The world map is changing rapidly thanks to several constellations. One orbital network based on hundreds of devices is focused on corporate verticals: aviation, fleet, energy facilities, remote campuses, and support institutions. Another program by a major technology player began full-scale deployment in 2025 and claims more than 3,000 satellites in the first phase, dozens of missions, and pilot services as the constellation grows.

At the same time, the market's leading provider is maintaining its launch pace, expanding its geography, and growing its customer base from consumer users to military structures, which sets a high bar for cost, logistics, and timing. Competition stimulates improvements in antennas, reduction in terminals, increased bandwidth, and work on the optical visibility of devices. Ground stations also play an important role: a distributed network of gateways, traffic exchange points, and integration with CDN allow delays to be kept under control, while partnerships with national operators accelerate commercialization. Over the next two to three years, we expect to see an increase in direct satellite connectivity for smartphones, growth in offerings for small and medium-sized businesses in aviation, and expansion of services over oceans, northern latitudes, and transnational transport corridors.

What to Look for in 2025–2026

• The pace of satellite deployment and compliance with regulatory deadlines.
• The availability of terminals for households and SMEs, and a reduction in the cost of ownership.
• The expansion of industry use cases: agriculture, mining, logistics, and tourism.

Economic Impact: How Connectivity Is Transforming Growth

Digital infrastructure is closely linked to productivity. The expansion of broadband access leads to faster knowledge sharing, lower transaction costs, and increased employment in related services. At the company level, backup channels reduce downtime, support critical processes, and stabilize remote offices and sites. In agriculture, satellite telemetry improves field work planning, equipment control, and data analysis; in mining projects, satellite backhaul provides security, video surveillance, and shift communication; in transportation, onboard Internet systems improve service quality, optimize routing, and simplify maintenance.

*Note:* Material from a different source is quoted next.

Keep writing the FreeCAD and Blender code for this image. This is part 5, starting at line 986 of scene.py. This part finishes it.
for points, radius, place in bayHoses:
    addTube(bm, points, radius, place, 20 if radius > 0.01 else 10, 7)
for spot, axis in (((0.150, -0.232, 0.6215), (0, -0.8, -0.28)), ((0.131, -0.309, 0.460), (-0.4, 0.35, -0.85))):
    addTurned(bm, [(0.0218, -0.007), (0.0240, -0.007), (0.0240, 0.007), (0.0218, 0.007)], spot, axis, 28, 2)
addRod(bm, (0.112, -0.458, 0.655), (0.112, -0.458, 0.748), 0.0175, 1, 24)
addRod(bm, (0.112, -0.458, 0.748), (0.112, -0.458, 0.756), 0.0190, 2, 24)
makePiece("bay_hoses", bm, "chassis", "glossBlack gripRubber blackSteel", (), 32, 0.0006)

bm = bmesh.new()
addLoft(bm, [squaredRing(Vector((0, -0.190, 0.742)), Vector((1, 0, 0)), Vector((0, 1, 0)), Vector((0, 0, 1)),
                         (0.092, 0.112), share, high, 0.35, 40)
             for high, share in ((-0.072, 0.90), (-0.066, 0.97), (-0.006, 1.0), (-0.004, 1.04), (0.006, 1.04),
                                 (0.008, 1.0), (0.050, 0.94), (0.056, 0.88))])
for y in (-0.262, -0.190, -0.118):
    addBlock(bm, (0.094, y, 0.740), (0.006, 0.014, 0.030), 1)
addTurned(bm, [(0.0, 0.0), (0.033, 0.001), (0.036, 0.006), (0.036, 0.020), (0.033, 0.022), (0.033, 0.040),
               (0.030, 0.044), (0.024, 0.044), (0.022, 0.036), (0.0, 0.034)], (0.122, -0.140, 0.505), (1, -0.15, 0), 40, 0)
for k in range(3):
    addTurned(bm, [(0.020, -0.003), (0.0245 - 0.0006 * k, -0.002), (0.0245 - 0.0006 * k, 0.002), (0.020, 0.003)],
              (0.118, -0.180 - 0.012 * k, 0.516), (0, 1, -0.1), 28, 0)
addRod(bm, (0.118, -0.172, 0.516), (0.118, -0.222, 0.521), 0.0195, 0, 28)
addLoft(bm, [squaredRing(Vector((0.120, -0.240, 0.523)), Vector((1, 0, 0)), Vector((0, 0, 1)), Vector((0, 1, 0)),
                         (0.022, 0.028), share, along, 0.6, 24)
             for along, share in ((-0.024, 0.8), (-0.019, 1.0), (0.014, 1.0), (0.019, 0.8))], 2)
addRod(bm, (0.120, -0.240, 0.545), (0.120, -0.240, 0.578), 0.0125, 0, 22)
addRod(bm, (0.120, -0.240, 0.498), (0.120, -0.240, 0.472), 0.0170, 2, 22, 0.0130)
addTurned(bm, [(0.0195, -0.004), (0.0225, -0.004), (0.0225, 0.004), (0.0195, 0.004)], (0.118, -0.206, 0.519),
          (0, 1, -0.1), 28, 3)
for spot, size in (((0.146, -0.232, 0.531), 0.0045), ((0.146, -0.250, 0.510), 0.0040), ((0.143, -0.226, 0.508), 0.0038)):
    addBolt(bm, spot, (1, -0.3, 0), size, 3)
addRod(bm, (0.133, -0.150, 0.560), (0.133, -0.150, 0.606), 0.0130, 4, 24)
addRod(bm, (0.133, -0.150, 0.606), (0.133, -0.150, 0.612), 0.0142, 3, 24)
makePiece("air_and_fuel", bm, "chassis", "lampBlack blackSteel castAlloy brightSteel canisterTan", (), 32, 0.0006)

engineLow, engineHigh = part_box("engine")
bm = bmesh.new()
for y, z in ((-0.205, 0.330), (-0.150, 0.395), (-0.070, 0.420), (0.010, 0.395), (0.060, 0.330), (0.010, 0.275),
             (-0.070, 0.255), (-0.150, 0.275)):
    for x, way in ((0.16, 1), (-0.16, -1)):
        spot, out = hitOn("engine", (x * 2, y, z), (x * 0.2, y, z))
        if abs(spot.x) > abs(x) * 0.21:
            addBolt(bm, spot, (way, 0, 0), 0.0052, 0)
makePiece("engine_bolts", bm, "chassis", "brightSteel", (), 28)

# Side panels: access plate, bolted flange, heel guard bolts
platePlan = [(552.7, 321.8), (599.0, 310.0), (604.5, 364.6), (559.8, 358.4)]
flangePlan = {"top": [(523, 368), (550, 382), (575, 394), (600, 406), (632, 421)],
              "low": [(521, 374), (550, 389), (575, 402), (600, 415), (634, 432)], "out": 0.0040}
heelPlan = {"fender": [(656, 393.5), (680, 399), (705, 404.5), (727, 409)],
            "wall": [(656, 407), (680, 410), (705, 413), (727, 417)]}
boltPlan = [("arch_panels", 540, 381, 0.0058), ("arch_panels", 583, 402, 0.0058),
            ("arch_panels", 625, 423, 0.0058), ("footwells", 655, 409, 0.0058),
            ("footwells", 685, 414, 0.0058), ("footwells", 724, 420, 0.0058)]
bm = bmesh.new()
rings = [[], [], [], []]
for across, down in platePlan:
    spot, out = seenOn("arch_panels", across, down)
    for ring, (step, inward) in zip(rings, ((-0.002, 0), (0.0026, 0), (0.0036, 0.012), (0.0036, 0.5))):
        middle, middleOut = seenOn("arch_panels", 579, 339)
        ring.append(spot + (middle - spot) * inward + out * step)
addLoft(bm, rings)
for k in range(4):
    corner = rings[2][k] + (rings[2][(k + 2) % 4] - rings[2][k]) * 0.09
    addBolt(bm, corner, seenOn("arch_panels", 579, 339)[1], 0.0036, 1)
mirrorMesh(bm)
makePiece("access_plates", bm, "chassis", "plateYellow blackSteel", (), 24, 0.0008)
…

Research highlights the statistical link between broadband penetration growth and GDP dynamics, especially in developing economies, where an additional ten percentage points of penetration is often accompanied by a noticeable increase in growth rates. For universal service government programs, this is an argument in favor of mixed financing models, where the “last mile” is covered by satellite, and terrestrial networks focus on cities, industrial zones, and densely populated corridors. Overall, business activity increases, the digitization of public services accelerates, and labor markets become more inclusive.

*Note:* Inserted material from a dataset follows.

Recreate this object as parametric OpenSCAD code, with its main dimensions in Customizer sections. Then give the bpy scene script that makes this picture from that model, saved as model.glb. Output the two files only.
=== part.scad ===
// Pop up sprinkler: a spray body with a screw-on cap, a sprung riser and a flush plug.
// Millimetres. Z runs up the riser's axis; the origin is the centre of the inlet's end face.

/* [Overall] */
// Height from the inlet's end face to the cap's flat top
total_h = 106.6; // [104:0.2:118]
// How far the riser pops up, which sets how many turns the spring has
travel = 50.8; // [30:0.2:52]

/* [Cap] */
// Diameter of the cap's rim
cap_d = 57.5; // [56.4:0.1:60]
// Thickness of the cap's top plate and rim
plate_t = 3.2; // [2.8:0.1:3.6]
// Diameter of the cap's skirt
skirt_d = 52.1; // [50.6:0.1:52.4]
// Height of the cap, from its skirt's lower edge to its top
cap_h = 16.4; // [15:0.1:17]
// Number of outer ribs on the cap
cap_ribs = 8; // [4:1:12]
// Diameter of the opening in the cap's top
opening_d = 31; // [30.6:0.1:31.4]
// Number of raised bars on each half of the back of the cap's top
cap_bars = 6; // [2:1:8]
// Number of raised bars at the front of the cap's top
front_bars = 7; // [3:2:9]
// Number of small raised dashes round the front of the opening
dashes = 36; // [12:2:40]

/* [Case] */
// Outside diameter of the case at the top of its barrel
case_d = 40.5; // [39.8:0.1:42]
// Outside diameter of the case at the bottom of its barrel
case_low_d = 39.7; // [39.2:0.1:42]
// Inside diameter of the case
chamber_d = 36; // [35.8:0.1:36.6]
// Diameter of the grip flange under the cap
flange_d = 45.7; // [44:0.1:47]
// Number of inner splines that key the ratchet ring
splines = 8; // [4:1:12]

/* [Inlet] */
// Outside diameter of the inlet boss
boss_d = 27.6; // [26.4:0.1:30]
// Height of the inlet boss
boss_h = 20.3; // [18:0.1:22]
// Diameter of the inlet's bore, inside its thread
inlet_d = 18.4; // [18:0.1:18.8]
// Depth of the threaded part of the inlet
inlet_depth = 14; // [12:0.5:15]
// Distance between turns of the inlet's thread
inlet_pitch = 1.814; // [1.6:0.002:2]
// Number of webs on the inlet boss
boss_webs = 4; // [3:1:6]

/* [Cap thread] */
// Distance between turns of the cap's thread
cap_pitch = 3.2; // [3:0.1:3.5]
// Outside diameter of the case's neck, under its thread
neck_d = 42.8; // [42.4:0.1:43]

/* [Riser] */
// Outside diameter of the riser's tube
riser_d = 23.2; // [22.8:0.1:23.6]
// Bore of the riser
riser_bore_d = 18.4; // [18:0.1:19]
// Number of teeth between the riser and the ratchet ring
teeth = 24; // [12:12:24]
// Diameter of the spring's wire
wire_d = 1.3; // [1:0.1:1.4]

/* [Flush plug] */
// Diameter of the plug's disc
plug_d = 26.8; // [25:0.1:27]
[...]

Channels for Transferring the Effect

• Cheaper communications and reduced “transaction time.”
• Expansion of sales markets and the geography of remote employment.
• Increased operational resilience through redundancy.

Risks, Limitations, and Social Effects

Success requires responsible orbit management. Dense constellations increase the requirements for tracking objects, coordinating maneuvers, and disposing of devices at the end of their service life. Scientists are concerned about the optical brightness of satellites and interference with ground-based observations, so operators are testing coatings, materials, and orientation methods that reduce visibility.

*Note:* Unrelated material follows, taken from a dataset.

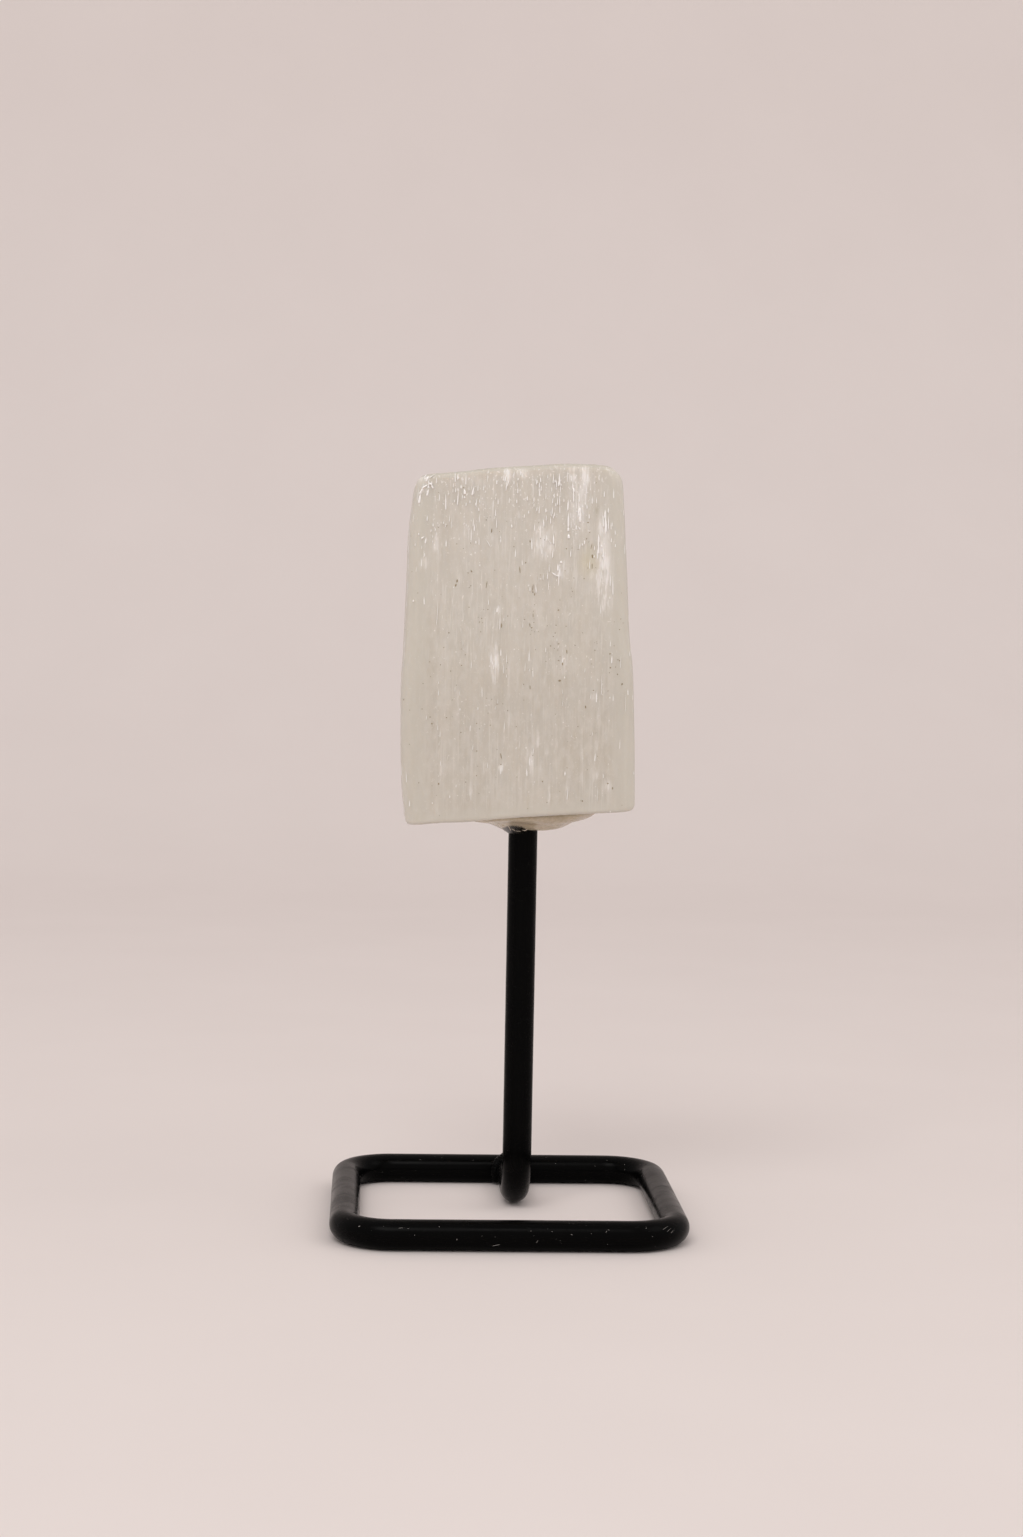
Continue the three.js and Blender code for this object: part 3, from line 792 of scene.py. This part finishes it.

The economics of projects are sensitive to launch costs, antenna prices, supply chains, and subscriber base size; Vertical integration helps, but requires huge investments. At the user level, climate and terrain have an impact: precipitation, dense forests, and mountain ranges impair reception, so competent terminal placement, unobstructed view of the sky, and correct configuration are critical. A separate area is resilience to failures: rare global incidents demonstrate the importance of multi-level monitoring, updates, and independent reserves. Finally, spectrum and frequency coordination remain a crucial area of dialogue between regulators, operators, and international organizations to ensure that growth in supply does not result in mutual interference and conflicts.

A Brief List of Risks

• Congestion of low orbits and collision threats.
• Impact on astronomical observations and the night sky.
• Capital intensity, dependence on launches and production capacity.

Practical Steps for Business and Government

Companies should build connectivity portfolios based on the principle of “main channel + satellite backup,” implement multi-WAN routers, integrate SD-WAN, and conduct tests in real-world conditions. It is useful for authorities to speed up frequency coordination, support digital skills education programs, and provide targeted subsidies, as the usage gap is often wider than the coverage gap. Integrators would be wise to choose NTN-enabled solutions, consider auto-tracking terminals, and for autonomous facilities, a combination of satellite backhaul and local networks.

In the consumer segment, it is wise to ensure proper terminal placement, a clear view of the sky, correct mounting, and protection from precipitation. In air transport and the fleet, phased modernization is useful: first, the reserve, then the transfer of critical applications, and then services for the crew and passengers. This approach reduces risks, keeps the budget under control, and accelerates payback.

Conclusion

Satellite internet is transforming from a niche tool into a basic layer of global connectivity. Low orbits reduce latency, standards enable compatibility, competition accelerates innovation, and hybrid architectures add resilience. The economic effect is manifested through increased productivity, market expansion, and reduced costs. To fully realize this potential, sensible regulation, careful treatment of orbit, accessibility programs, and a focus on user skills are needed. Then digital inclusion will no longer depend on geography, and the economy will get a new boost in the most remote corners of the map.